> **Exercise**:
Extract the lines that hold the string "scene".
* * * * *
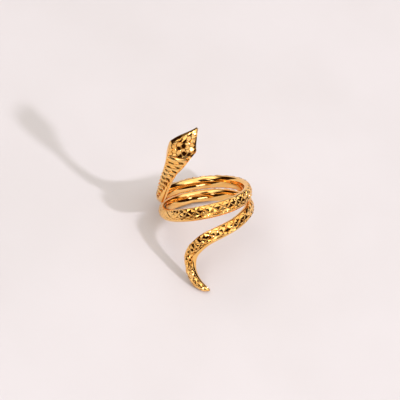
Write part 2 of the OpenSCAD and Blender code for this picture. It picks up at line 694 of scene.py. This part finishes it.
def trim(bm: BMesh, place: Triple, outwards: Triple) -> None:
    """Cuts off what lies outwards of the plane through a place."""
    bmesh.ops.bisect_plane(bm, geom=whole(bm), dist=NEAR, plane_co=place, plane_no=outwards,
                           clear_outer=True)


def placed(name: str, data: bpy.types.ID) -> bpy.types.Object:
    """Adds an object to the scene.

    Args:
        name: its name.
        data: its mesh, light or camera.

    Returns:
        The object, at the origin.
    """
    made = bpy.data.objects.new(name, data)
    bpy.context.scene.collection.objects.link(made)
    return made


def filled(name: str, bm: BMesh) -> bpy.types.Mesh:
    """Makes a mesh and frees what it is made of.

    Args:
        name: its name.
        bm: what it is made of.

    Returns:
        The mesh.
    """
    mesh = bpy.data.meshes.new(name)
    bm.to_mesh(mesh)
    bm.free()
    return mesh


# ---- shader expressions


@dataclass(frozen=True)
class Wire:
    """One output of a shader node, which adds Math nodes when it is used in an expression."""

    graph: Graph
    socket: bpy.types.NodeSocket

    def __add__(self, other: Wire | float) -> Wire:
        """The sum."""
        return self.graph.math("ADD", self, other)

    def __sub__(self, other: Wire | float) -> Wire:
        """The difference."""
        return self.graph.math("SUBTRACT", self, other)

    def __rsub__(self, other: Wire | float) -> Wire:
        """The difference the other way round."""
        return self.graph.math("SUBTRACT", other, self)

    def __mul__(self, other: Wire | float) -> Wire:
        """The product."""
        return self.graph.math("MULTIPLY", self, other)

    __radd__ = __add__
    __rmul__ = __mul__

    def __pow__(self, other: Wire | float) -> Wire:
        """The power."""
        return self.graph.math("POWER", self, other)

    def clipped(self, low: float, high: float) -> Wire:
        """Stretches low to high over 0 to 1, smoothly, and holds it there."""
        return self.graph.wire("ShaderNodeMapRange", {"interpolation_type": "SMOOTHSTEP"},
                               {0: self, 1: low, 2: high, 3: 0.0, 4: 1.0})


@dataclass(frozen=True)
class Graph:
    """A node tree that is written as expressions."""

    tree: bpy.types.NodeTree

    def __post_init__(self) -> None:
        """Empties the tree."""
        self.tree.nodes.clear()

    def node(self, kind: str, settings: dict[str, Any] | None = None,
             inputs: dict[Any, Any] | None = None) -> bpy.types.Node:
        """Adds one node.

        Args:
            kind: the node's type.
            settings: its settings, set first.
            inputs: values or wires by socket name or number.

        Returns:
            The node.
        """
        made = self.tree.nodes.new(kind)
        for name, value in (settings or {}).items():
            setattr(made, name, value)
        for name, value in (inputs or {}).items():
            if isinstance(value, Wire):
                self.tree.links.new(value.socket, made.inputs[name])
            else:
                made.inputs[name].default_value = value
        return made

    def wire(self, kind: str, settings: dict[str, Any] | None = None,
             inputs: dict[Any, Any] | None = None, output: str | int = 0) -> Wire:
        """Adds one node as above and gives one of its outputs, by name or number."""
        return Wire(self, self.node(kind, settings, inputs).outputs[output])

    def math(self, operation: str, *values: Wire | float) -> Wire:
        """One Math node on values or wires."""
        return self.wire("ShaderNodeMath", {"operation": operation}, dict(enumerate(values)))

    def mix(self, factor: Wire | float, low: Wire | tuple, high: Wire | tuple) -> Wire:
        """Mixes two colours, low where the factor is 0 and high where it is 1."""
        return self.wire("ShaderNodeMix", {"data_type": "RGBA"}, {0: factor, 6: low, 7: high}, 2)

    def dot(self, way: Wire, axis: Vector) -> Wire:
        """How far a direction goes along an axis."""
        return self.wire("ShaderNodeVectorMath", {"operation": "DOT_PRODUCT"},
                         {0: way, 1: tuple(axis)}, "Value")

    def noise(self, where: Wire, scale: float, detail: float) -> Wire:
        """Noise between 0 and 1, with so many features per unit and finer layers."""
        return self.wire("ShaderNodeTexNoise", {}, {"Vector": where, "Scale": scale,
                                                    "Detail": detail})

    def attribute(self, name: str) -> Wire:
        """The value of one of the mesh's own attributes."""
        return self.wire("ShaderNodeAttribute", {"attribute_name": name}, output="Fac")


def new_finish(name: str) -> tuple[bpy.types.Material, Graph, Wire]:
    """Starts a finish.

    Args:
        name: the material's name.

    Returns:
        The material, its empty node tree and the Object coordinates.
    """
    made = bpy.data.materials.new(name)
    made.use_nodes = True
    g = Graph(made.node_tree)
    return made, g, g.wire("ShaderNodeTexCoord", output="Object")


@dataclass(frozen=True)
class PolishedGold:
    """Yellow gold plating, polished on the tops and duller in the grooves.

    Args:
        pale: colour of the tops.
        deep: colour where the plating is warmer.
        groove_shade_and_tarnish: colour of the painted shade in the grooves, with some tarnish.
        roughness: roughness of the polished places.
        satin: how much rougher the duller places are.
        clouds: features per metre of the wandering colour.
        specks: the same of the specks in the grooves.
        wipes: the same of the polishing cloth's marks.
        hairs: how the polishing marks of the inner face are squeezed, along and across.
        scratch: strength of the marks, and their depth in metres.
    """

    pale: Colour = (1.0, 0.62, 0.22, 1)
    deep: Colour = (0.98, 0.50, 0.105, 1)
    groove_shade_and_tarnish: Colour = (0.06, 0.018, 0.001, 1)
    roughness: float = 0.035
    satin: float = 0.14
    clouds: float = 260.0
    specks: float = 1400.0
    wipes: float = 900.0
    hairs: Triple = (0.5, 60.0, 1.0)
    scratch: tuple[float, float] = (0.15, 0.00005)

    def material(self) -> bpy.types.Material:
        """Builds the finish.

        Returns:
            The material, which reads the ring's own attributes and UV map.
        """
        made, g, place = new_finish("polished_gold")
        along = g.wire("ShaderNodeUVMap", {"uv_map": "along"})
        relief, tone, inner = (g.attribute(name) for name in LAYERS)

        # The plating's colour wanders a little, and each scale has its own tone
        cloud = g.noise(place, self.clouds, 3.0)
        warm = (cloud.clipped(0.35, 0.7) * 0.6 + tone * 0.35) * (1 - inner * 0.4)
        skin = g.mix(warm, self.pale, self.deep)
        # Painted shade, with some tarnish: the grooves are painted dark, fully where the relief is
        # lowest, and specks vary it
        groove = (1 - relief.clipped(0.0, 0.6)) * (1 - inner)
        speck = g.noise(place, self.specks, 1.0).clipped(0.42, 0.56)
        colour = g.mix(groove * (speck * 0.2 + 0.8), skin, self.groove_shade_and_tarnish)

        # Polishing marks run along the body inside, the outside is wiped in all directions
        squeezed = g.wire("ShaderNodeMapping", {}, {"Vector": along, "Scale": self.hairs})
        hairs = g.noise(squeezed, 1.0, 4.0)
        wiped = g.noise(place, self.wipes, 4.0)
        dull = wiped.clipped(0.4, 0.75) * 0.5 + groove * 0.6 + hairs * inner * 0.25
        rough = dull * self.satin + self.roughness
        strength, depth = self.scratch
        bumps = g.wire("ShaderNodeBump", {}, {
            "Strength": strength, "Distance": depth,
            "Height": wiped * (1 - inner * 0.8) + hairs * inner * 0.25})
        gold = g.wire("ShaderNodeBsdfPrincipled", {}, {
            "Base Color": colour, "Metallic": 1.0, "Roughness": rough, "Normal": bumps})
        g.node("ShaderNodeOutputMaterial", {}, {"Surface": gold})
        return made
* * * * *
> **The solution**:
Write part 2 of the OpenSCAD and Blender code for this picture. It picks up at line 694 of scene.py. This part finishes it.
    """Adds an object to the scene.
    bpy.context.scene.collection.objects.link(made)